I had an hour to or so to kill before class. I dawdled over lunch, Tuscan white beans in tomato sauce and tomato, onion, and oregano salad with a short pour of cold white wine. The lingering flavors were mine alone, no one to share them with, no one to share the empty hour. Because I am here alone, because I am having an adventure, damn it. So, I wandered into the Palazzo Medici Riccardi, through the wrong door at first, of course, walked around the block and in the entrance.

It was wild to imagine being so rich and fancy that the open courtyard and soaring columns were just your house. Frescoes of the Medici family marched around the walls. Powerful white men on horses. Who the Medici women were, I still do not know. Many of the rooms were cordoned off, clearly set up for lectures and meetings. While no one lived within these stone walls anymore, the place was still very much in use. I tentatively poked my head into a room with a painted ceiling and rows of Lucite chairs. I could not tell if it was open for viewing (the ceiling, not the chairs). Someone setting up audio in the corner said it was okay to come in, so I did.

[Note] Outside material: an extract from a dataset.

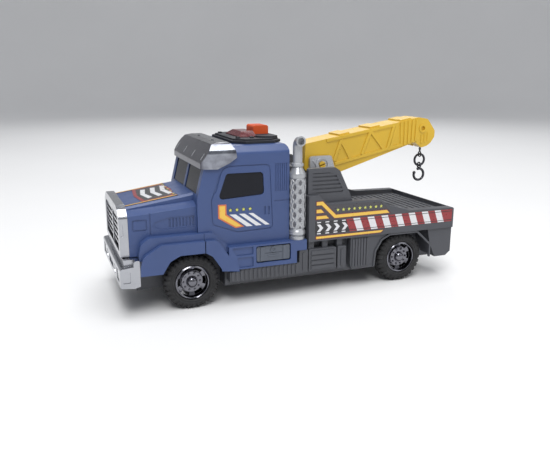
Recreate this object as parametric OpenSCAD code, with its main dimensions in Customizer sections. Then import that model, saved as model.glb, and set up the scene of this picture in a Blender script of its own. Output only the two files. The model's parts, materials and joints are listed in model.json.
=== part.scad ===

I walked the length of the room, neck cranked, gaping on awe at the lavish scenes spread across the domed expanse. “Do you know who painted this?” I asked the guy in the corner. He pointed to the five-foot-tall explanatory sign by the entrance. I am nothing if not oblivious. Luca Giordano. The Medici family had Luca Giordano paint their ceiling. Okay. The scenes spread across a cheery sky-blue background, clouds, and cherubs and happy what-nots all floating around. And then I looked closer. There was a bad-ass looking woman in gold armor riding a giant cat. And a cherub flying around with a severed head in its hand, holding onto it by its hair. A three-headed dog.  And a rowboat of women, old and emaciated, with sagging breasts, one with gray-green skin holding a scythe, rowing… where? Hades? I definitely don’t know this story but it’s what I am here for. I always wonder what the women were doing in any given historical situation, especially the crones, the heretics, the ones who will not go quietly. They do not often appear in art or anywhere else, but we are always around if you look for us.